REQUEST
Give the data below again, word for word.

INFORMATION SHOWN
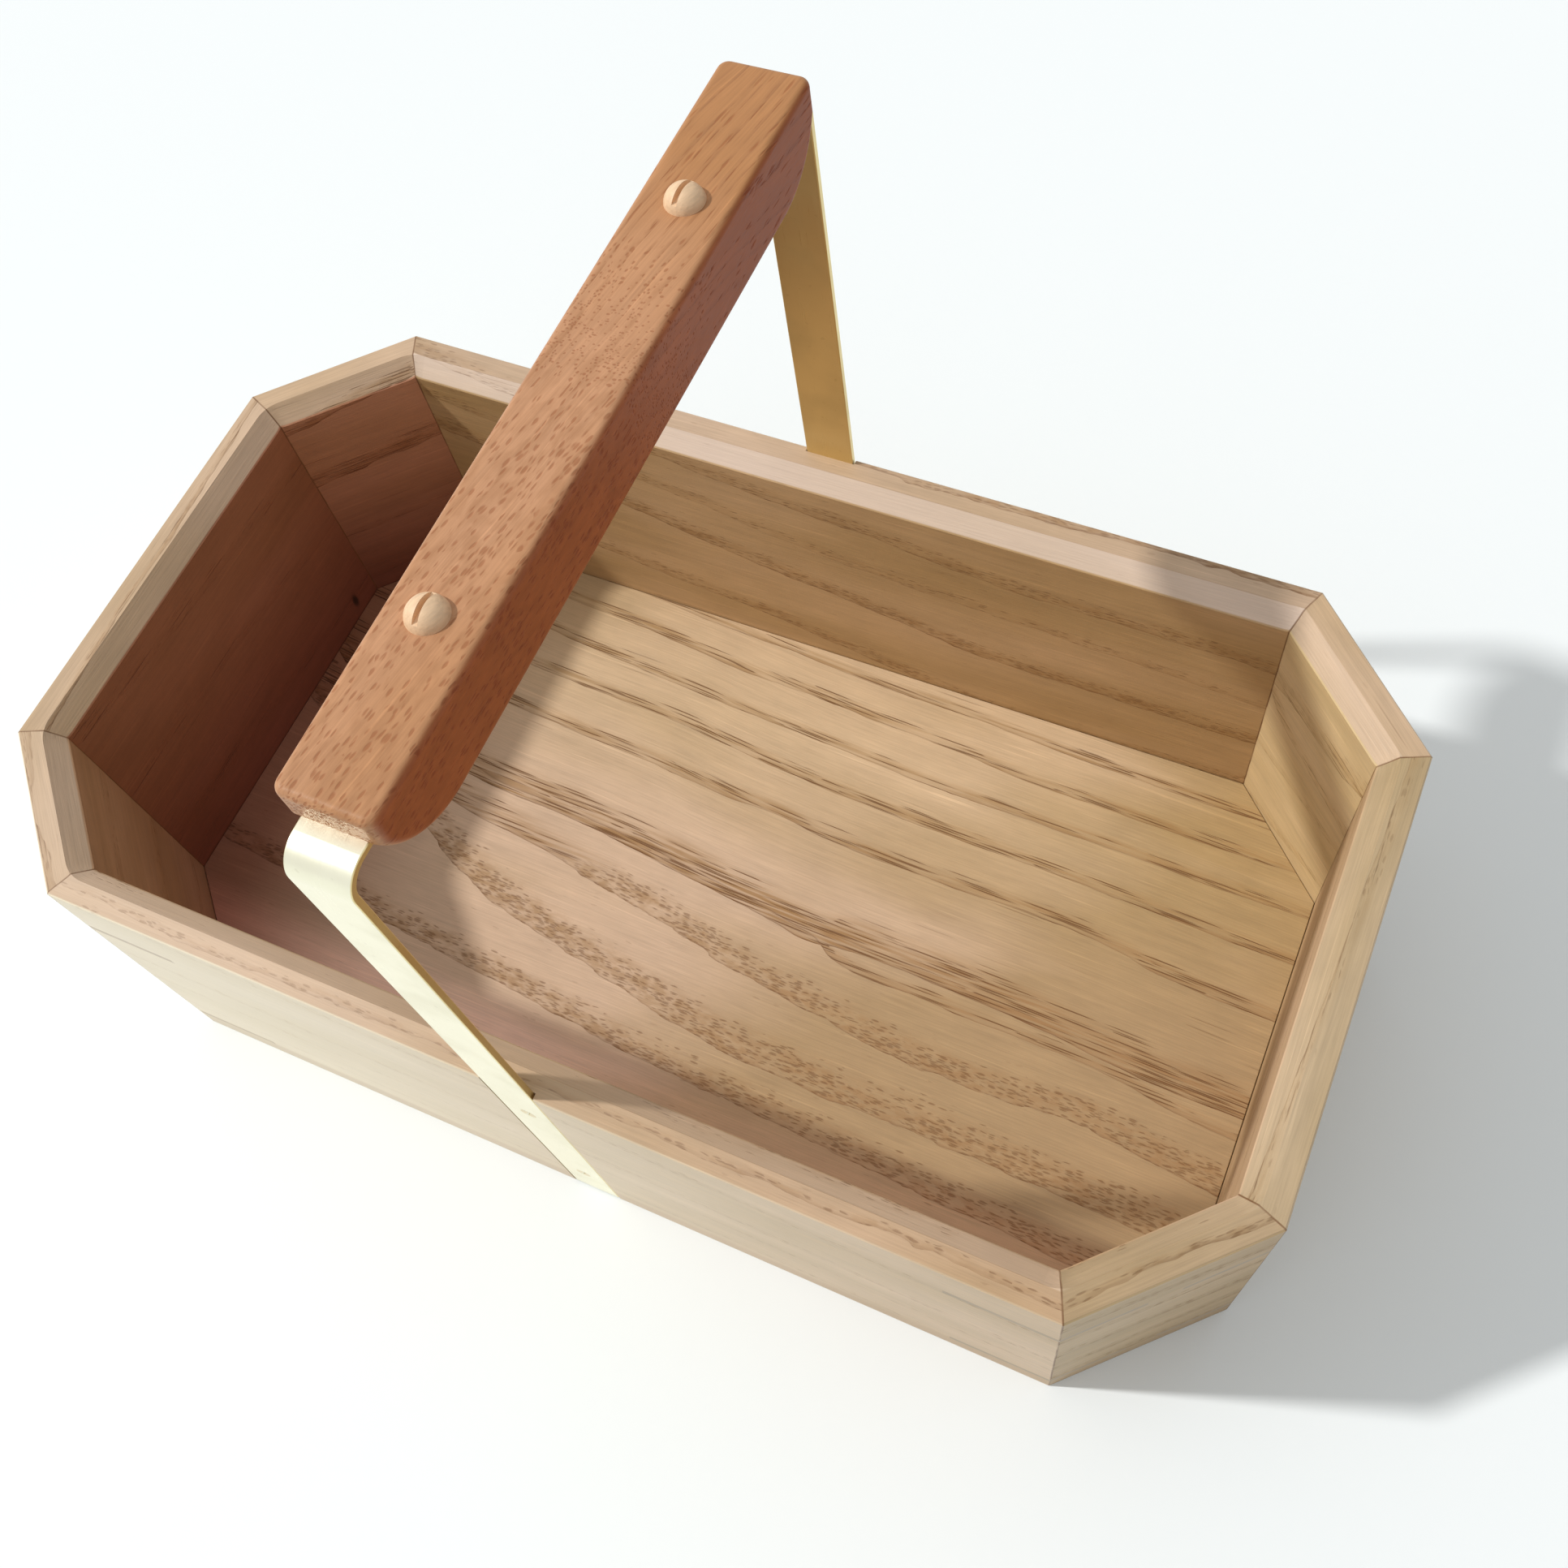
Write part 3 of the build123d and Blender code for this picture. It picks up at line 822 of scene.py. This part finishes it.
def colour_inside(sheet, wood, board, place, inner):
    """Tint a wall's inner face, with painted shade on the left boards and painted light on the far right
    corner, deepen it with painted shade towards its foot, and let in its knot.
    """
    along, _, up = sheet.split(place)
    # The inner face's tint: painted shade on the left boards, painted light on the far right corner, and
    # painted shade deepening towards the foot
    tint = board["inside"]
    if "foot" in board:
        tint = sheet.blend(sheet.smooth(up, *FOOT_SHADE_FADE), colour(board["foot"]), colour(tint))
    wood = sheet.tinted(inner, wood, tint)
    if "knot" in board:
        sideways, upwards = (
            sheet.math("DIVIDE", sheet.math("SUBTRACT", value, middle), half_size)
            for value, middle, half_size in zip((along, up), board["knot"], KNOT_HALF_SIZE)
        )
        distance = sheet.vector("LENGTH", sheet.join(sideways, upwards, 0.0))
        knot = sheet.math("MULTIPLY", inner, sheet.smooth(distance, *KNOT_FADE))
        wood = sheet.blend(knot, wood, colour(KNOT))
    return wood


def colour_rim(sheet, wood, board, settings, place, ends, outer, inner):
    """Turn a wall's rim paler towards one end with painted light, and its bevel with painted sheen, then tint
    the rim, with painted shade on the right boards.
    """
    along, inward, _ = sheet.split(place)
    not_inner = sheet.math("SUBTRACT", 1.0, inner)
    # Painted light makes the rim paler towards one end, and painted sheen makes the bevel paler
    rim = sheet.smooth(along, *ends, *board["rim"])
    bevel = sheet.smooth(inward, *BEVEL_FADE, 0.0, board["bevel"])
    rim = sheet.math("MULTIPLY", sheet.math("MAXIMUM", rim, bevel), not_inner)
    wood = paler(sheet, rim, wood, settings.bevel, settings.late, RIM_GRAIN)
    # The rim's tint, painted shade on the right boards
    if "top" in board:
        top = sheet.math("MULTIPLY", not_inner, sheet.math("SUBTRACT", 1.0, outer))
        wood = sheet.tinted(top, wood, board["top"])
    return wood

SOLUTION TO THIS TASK
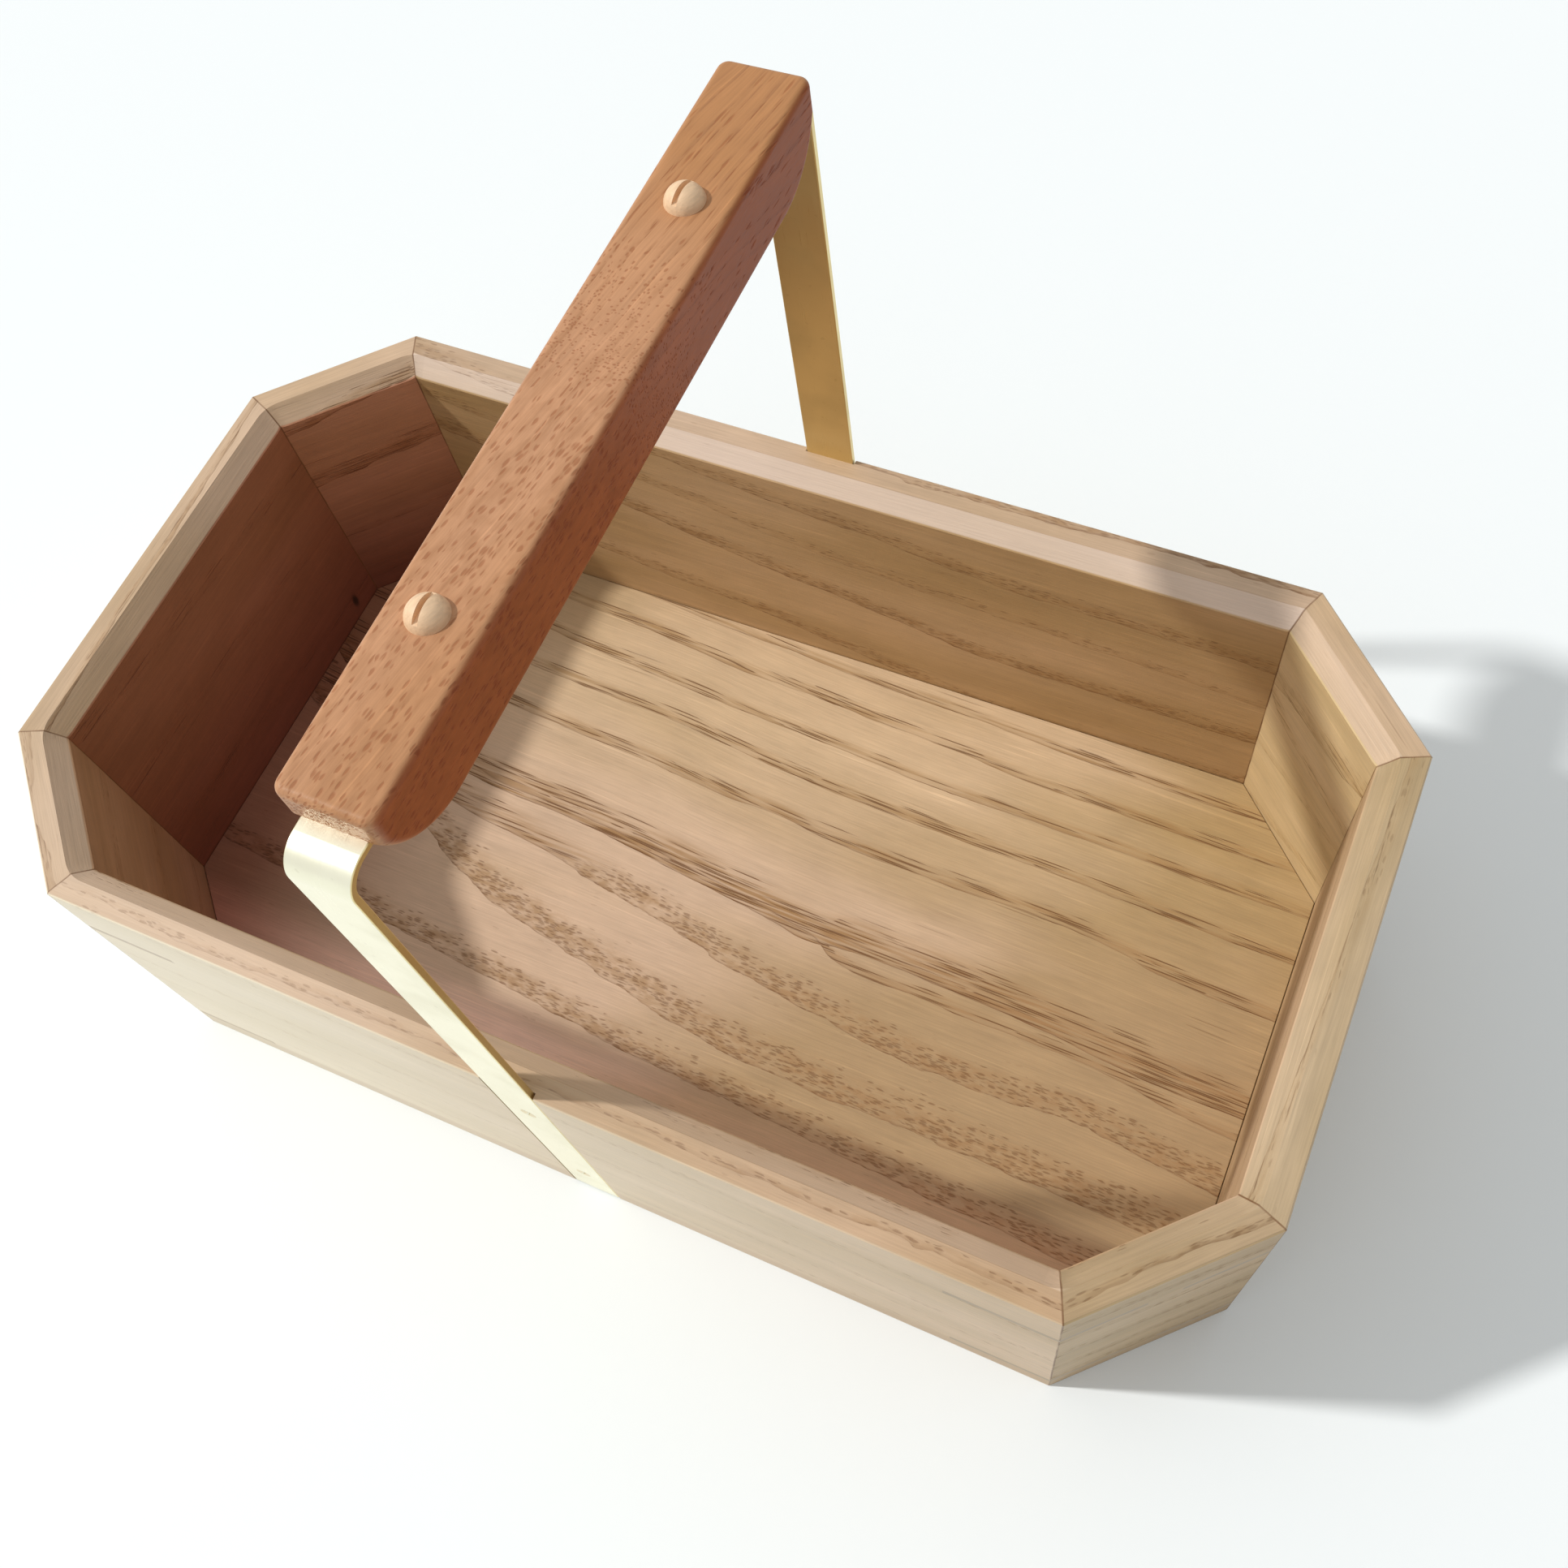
Write part 3 of the build123d and Blender code for this picture. It picks up at line 822 of scene.py. This part finishes it.
def colour_inside(sheet, wood, board, place, inner):
    """Tint a wall's inner face, with painted shade on the left boards and painted light on the far right
    corner, deepen it with painted shade towards its foot, and let in its knot.
    """
    along, _, up = sheet.split(place)
    # The inner face's tint: painted shade on the left boards, painted light on the far right corner, and
    # painted shade deepening towards the foot
    tint = board["inside"]
    if "foot" in board:
        tint = sheet.blend(sheet.smooth(up, *FOOT_SHADE_FADE), colour(board["foot"]), colour(tint))
    wood = sheet.tinted(inner, wood, tint)
    if "knot" in board:
        sideways, upwards = (
            sheet.math("DIVIDE", sheet.math("SUBTRACT", value, middle), half_size)
            for value, middle, half_size in zip((along, up), board["knot"], KNOT_HALF_SIZE)
        )
        distance = sheet.vector("LENGTH", sheet.join(sideways, upwards, 0.0))
        knot = sheet.math("MULTIPLY", inner, sheet.smooth(distance, *KNOT_FADE))
        wood = sheet.blend(knot, wood, colour(KNOT))
    return wood


def colour_rim(sheet, wood, board, settings, place, ends, outer, inner):
    """Turn a wall's rim paler towards one end with painted light, and its bevel with painted sheen, then tint
    the rim, with painted shade on the right boards.
    """
    along, inward, _ = sheet.split(place)
    not_inner = sheet.math("SUBTRACT", 1.0, inner)
    # Painted light makes the rim paler towards one end, and painted sheen makes the bevel paler
    rim = sheet.smooth(along, *ends, *board["rim"])
    bevel = sheet.smooth(inward, *BEVEL_FADE, 0.0, board["bevel"])
    rim = sheet.math("MULTIPLY", sheet.math("MAXIMUM", rim, bevel), not_inner)
    wood = paler(sheet, rim, wood, settings.bevel, settings.late, RIM_GRAIN)
    # The rim's tint, painted shade on the right boards
    if "top" in board:
        top = sheet.math("MULTIPLY", not_inner, sheet.math("SUBTRACT", 1.0, outer))
        wood = sheet.tinted(top, wood, board["top"])
    return wood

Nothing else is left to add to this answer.